Я считала Вас со времени нашего знакомства (1923 г.) и продолжаю считать человеком абсолютно честным. Отношения наши были безоблачны 16 лет. Я радуюсь Вашим американским успехам, и все это время, когда думала о дорогих мне людях за океаном, думала и о Вас. И это письмо я пишу, чтобы раз навсегда ответить Вам на все, что Вы писали обо мне разным людям. Я знаю, в Америке у меня есть друзья, которые несмотря на газетную грязь, которой меня обливают (и на которую будет реагировать мой адвокат), до конца уверены во мне. Сюда приезжал В. В. Сухомлин [841], с которым политически я не схожусь, но с которым ценю давние хорошие отношения. Ему объяснять мне было нечего: он меня знает и во мне не сомневался, но он мне кое-что разъяснил. Он увидел, как мы живем (Н. В. М[акеев] случайно участвовал в «резистанс» [842]вместе и бок о бок с его лучшим другом). Он видел меня перед своим отъездом в 40 г., в самый день разгрома Тургеневской библиотеки [843], и навсегда запомнил мое отношение к происходившему. Перед ним мне оправдываться было не в чем. Но я вижу, что по вине негодяя, оклеветавшего меня, мне необходимо оправдаться перед Вами. Начну издалека.

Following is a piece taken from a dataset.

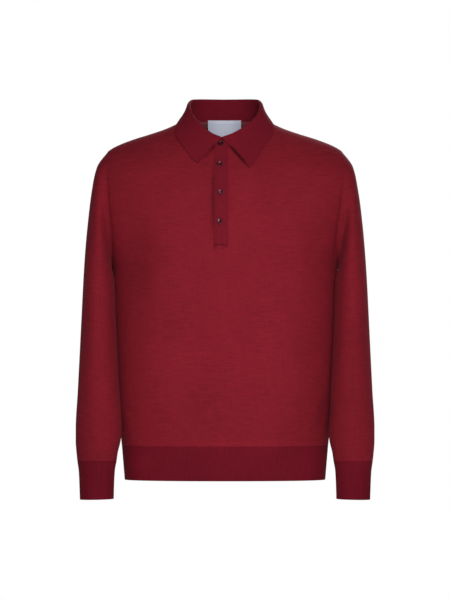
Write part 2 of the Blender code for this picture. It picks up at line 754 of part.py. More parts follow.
def build():
    for old in list(bpy.data.objects):
        bpy.data.objects.remove(old, do_unlink=True)

    skin = Skin()
    column = columns(shoulder=8, neck_left=5, slot=2, neck_right=6)
    chest, shoulders, strips = torso_fields(
        skin, column, band_rows=3, body_rows=8, chest_rows=9, strip_rows=3)
    steps = [2, 1, 1, 2, 2, 2, 2, 2, 1, 1, 1, 1, 2, 1]
    for side, name in ((-1, "left"), (1, "right")):
        loop = armhole_loop(chest, shoulders, strips, side)
        rings, cuff_row = sleeve_rings(loop, side, steps)
        skin.add(rings, lambda i, j: ("cuff_" if i >= cuff_row else "sleeve_") + name, flip=side < 0)

    shared = skin.normals(skin.faces)
    walls = {
        "front": ("body", KNIT),
        "back": ("body", KNIT),
        "placket_under": ("band", KNIT),
        "hem_front": ("rib", RIB),
        "hem_back": ("rib", RIB),
        "sleeve_left": ("body", KNIT),
        "sleeve_right": ("body", KNIT),
        "cuff_left": ("rib", RIB),
        "cuff_right": ("rib", RIB),
    }
    for name, (colour, thickness) in walls.items():
        points, faces = wall(skin, name, 0.0, -thickness, shared=shared)
        make_object(name, points, faces, colour)

    half = COLLAR_KNIT / 2
    points, faces = wall(collar_skin(column, 3, 3, 6), "collar", half, -half, gap=0.0)
    make_object("collar", points, faces, "collar")
    points, faces = wall(placket_skin(3, 12), "placket_over", OVERLAY_GAP + BAND_KNIT, OVERLAY_GAP, gap=0.0)
    make_object("placket_over", points, faces, "band")
    half = LABEL_THICKNESS / 2
    points, faces = wall(label_skin(6, 8), "neck_label", half, -half, gap=0.0)
    make_object("neck_label", points, faces, "label")
    for number, (across, height) in enumerate(zip(BUTTONS["across"], BUTTONS["height"]), start=1):
        points, faces = button(across, height, 20)
        make_object(f"button_{number}", points, faces, "button")


build()
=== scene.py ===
"""Looks of a long-sleeved fine-knit polo sweater, filled out as if worn, with nobody in it.

Metres, +Z up, the front faces -Y; only the tables are in millimetres. The cloth is worked out again
from the solids' own tables, much finer and with the soft folds of a real knit, as thin walls that
take the places of the CAD nodes.
"""
import math

import bpy
import numpy as np
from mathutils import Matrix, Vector


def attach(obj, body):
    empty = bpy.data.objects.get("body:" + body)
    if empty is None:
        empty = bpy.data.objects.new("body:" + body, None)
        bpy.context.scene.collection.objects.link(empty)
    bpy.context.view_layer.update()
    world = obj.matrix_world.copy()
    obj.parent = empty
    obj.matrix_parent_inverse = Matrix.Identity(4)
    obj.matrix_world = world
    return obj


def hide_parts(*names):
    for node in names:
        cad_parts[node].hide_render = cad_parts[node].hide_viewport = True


# ---- Cloth
SEAM_GAP = 0.0003
OVERLAY_GAP = 0.0005
SLEEVE_CLEARANCE = 0.0013
KNIT = 0.0018
RIB = 0.0022
COLLAR_KNIT = 0.0020
BAND_KNIT = 0.0016
LABEL_THICKNESS = 0.0008

# ---- Heights
HEM = -0.6830
HEM_BAND_TOP = -0.6176
ARMPIT = -0.2810
SHOULDER_POINT = -0.0592
SEAM_LEVEL = -0.0580

# ---- Distances across, from the middle
SHOULDER_ACROSS = 0.2215
NECK_ACROSS = 0.0780
NECK_COLUMN = 0.0735
PLACKET_MIDDLE = -0.0075
SLOT_LEFT = -0.0190
SLOT_RIGHT = 0.0040
SLOT_BOTTOM = -0.2370

# ---- Roundness of the body's rings: 2 is an ellipse, more is boxier
ROUNDNESS = 2.4
# Height over which the shoulder's ridge rounds into the chest and the back
ARCH = 0.070
# Reach of each armhole in front of and behind the shoulder point
ARMHOLE_FRONT = {-1: 0.062, 1: 0.070}
ARMHOLE_BACK = 0.060
ARMHOLE_MIDDLE = (SHOULDER_POINT + ARMPIT) / 2
ARMHOLE_HALF = (SHOULDER_POINT - ARMPIT) / 2
# Where the columns stop being upright, and where the neckline's turn to be even round the neck
UPRIGHT_COLUMNS = 0.03
UPRIGHT_AT_NECK = 0.020
NECK_TURN = 0.035
# Rounds that settle a column's place, which depends on its height
SETTLING_ROUNDS = 4
TINY = 1e-9
NORMAL_STEP = 0.0005

# ---- Placket, buttons and label
OVER_LEFT = -0.0206
OVER_RIGHT = 0.0056
OVER_TOP = -0.0418
OVER_BOTTOM = -0.2390
BUTTON_RADIUS = 0.0055
BUTTON_THICKNESS = 0.0020
LABEL_LEFT = -0.0325
LABEL_RIGHT = 0.0306
LABEL_TOP = 0.0012
LABEL_BOTTOM = -0.0440
LABEL_SET_IN = 0.0048
LABEL_LEAN = 0.14

# ---- Collar
CLOSURE = -0.0062
CLOSURE_GAP = 0.0002
# Angle past which a station is the collar's own front end
CLOSURE_ANGLE = 178.0
STAND_SEAT = 0.0018
FRONT_SEAT_LESS = 0.0004
FALL_CLEARANCE = 0.0026
SHOULDER_LIFT = 0.0012
CLEARANCE_SOFTNESS = 0.0003
CLOSURE_FREE = 0.004
# Angles where the collar's parts begin to change: from each of them up to the closure, or over a turn
SHIFT_FROM = 120
PARTING_FROM = 150
FLAT_FROM = 90
FLAT_OVER = 40
LIFTED_UP_TO = 135
LIFT_OVER = 30
# The fall's curve: how far its two handles reach, and how it leaves the roll and comes to its edge
HANDLE = 0.36
HANDLE_LESS = 0.24
LEAVE_OUT = 0.30
LEAVE_FLAT = 0.5
LEAVE_ASIDE = 1.6
ARRIVE_FLAT = 0.2
ARRIVE_FLATTER = 0.6
# Steps up the stand, over the roll and down the fall
COLLAR_STEPS = (8, 8, 20)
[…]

Если правда, что опубликованы мои частные письма к Рудневу или Рудневой, то краснеть надо не мне, а тому, кто эти письма обнародовал. Но оставим в стороне этику — возможно, что нынешние литературные нравы это допускают. Это отчасти развязывает руки и мне. Да, в 1940 г., вплоть до осени, т. е. месяца три, до разгрома библиотек и первых арестов, я, как и 9/10 французской интеллигенции, считала возможным, в не слишком близком будущем, кооперацию с Германией. Протестовали тогда одни (или почти одни) эписье [844]— по случаю того, что мало бифштексов. Мы были слишком разочарованы парламентаризмом, капитализмом, третьей республикой, которая для нас отождествлялась со Стависским [845]. Да и Россия была с Германией
в союзе [846]— это тоже обещало что-то новое. Мы увидели идущий в мир не экономический марксизм, и даже не грубый материализм. Когда через год выяснилось, что все в нац[ионал]-соц[иализме] — садизм и грубый империализм, отношение стало другим, и только тогда во Франции появилось «сопротивление» (резистанс). Так судила я, так судили многие вместе со мной, но отсюда было далеко до совершения каких-либо политических поступков: я не печаталась, не выступала на вечерах, не состояла членом «правого» союза писателей. Да не стоит и говорить об этом: все те, кто печатался, выступал или состоял в союзе — давно «вычищены»; они либо в тюрьме, либо в бегах, либо под бойкотом. Когда-то милейший капитан [847]; чета поэтов [848]; автор «Няни» [849]и «сам» Сургучев [850]. Бедная Червинская [851]до сих пор в тюрьме!